> **Task input**:
------------

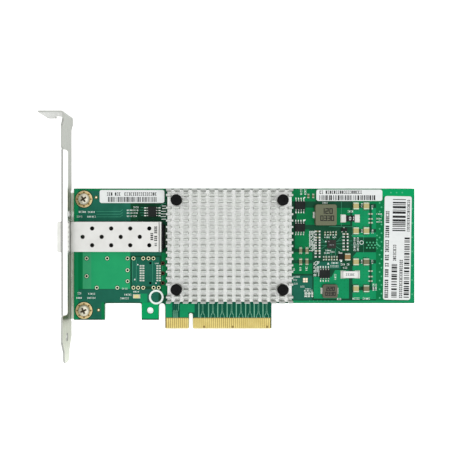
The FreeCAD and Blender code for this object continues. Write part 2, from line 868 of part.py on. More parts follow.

------------

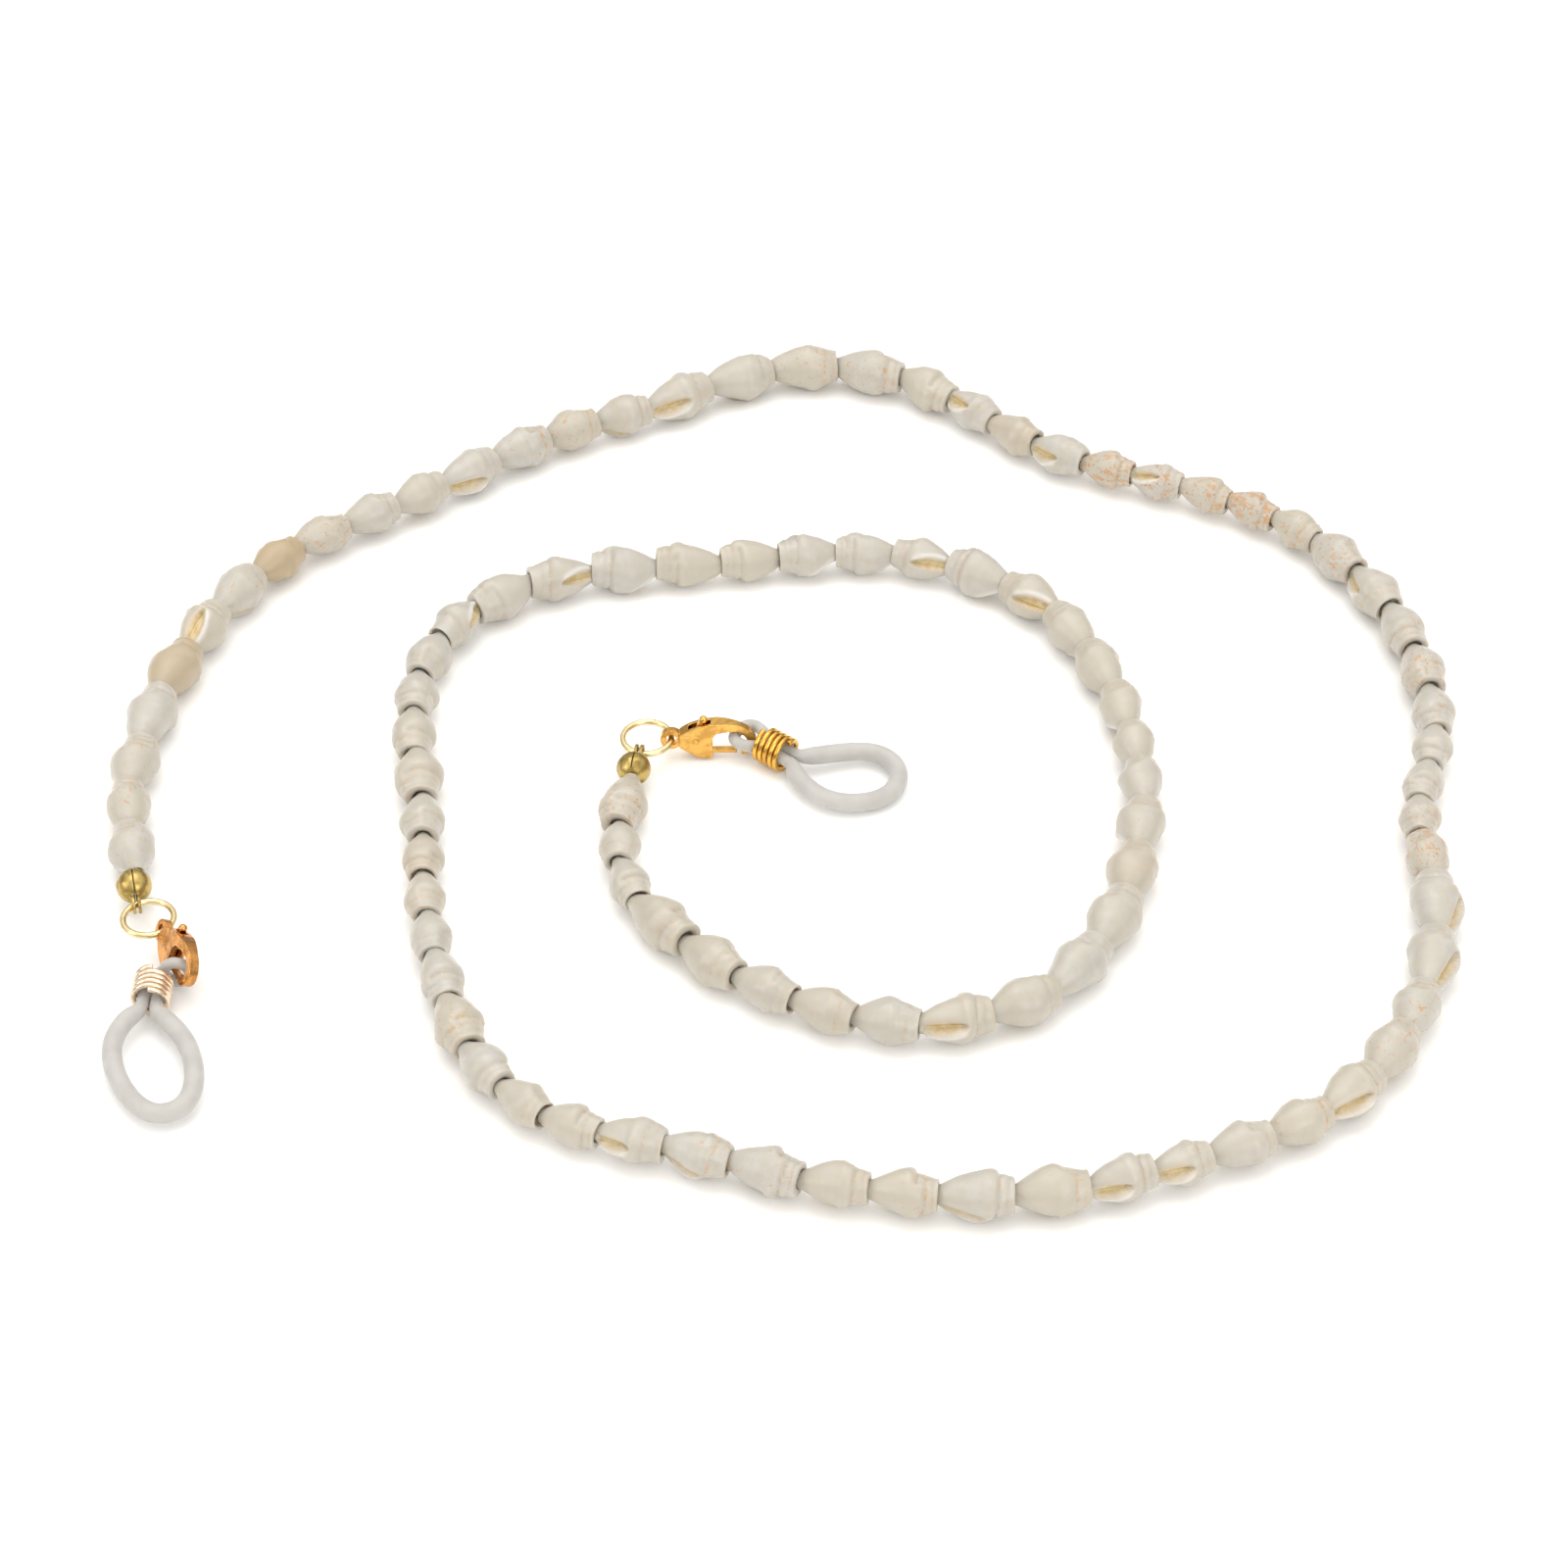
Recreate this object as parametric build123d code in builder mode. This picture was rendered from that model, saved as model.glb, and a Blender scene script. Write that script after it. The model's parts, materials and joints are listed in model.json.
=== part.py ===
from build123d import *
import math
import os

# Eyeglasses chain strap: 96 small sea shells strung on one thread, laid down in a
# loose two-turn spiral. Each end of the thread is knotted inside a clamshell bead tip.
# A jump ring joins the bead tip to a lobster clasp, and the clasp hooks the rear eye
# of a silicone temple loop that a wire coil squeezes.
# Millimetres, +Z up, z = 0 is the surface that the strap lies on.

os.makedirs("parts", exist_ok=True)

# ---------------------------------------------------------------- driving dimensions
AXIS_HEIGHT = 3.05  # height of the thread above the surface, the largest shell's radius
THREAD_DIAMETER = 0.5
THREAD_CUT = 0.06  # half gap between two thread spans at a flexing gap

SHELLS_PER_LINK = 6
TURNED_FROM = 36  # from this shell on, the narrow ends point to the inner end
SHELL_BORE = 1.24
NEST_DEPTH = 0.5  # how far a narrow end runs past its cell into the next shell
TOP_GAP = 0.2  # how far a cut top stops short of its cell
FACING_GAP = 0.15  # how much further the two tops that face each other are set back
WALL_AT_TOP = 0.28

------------

> **Objective**: Where a line of the material above holds the string "from", copy that line.

> **Solution below**:
The FreeCAD and Blender code for this object continues. Write part 2, from line 868 of part.py on. More parts follow.
Recreate this object as parametric build123d code in builder mode. This picture was rendered from that model, saved as model.glb, and a Blender scene script. Write that script after it. The model's parts, materials and joints are listed in model.json.
from build123d import *
TURNED_FROM = 36  # from this shell on, the narrow ends point to the inner end